More confounding hurricane science

More science to stir the pot on the hurricane-global warming issue appears in last Thursday’s issue of Science magazine. Three researchers fundamentally question the conventional wisdom that there is “a causal connection between warming tropical sea surface temperatures and Atlantic hurricane activity.”

While many scientists – and even more environmentalists – believe global warming and Atlantic hurricanes are linked, the hot air is increasingly leaking from that balloon. Leading hurricane scientists, such as NOAA’s Chris Landsea, have long argued that the evidence for a link between CO2 emissions and hurricane activity is weak. Looking at recent hurricane activity and intensity, Landsea at the National Hurricane Center in Miami last week told USA Today, “These are likely due to a natural climate fluctuation in the Atlantic.”

Gabriel Vecci of NOAA’s Geophysical Fluid Dynamics Laboratory, Kyle Swanson of the University of Wisconsin-Milwaukee, and Brian Soden of the University of Miami in the Science “perspective” article question the concept that increased Atlantic hurricane activity since the early 1990s is a result of man-made global warming. Rather, they say that the increase in activity “could also be the result of the warming of the Atlantic relative to other ocean basins, which is not expected to continue in the long term.”

Current evidence, they write, is inconclusive, and the statistical approach – correlating warmer surface temperatures and more hurricanes – is simplistic. Their analysis, they say, establishes that “we are presently at an impasse. Additional empirical studies are unlikely to resolve this conflict in the near future….”

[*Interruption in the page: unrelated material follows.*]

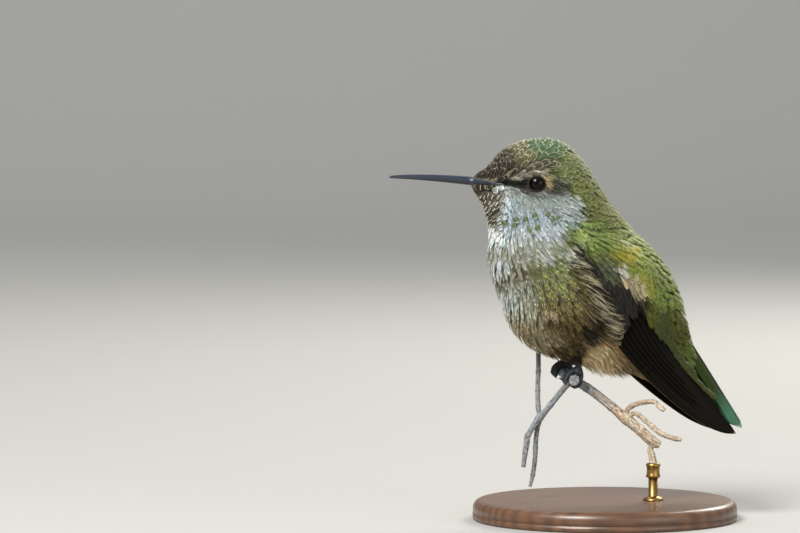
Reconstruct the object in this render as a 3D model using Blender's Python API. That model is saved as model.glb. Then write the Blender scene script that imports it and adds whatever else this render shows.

As an alternative to the conventional statistical approach, the team writes, scientists must also “offer alternative theories and models that can be used to test the physical arguments” underlying the current approach. Taking a “fuller, dynamically based understanding of the tropical atmosphere must be of the highest priority, including assessing and improving to quality of regional [sea surface temperature] projections in global climate models.”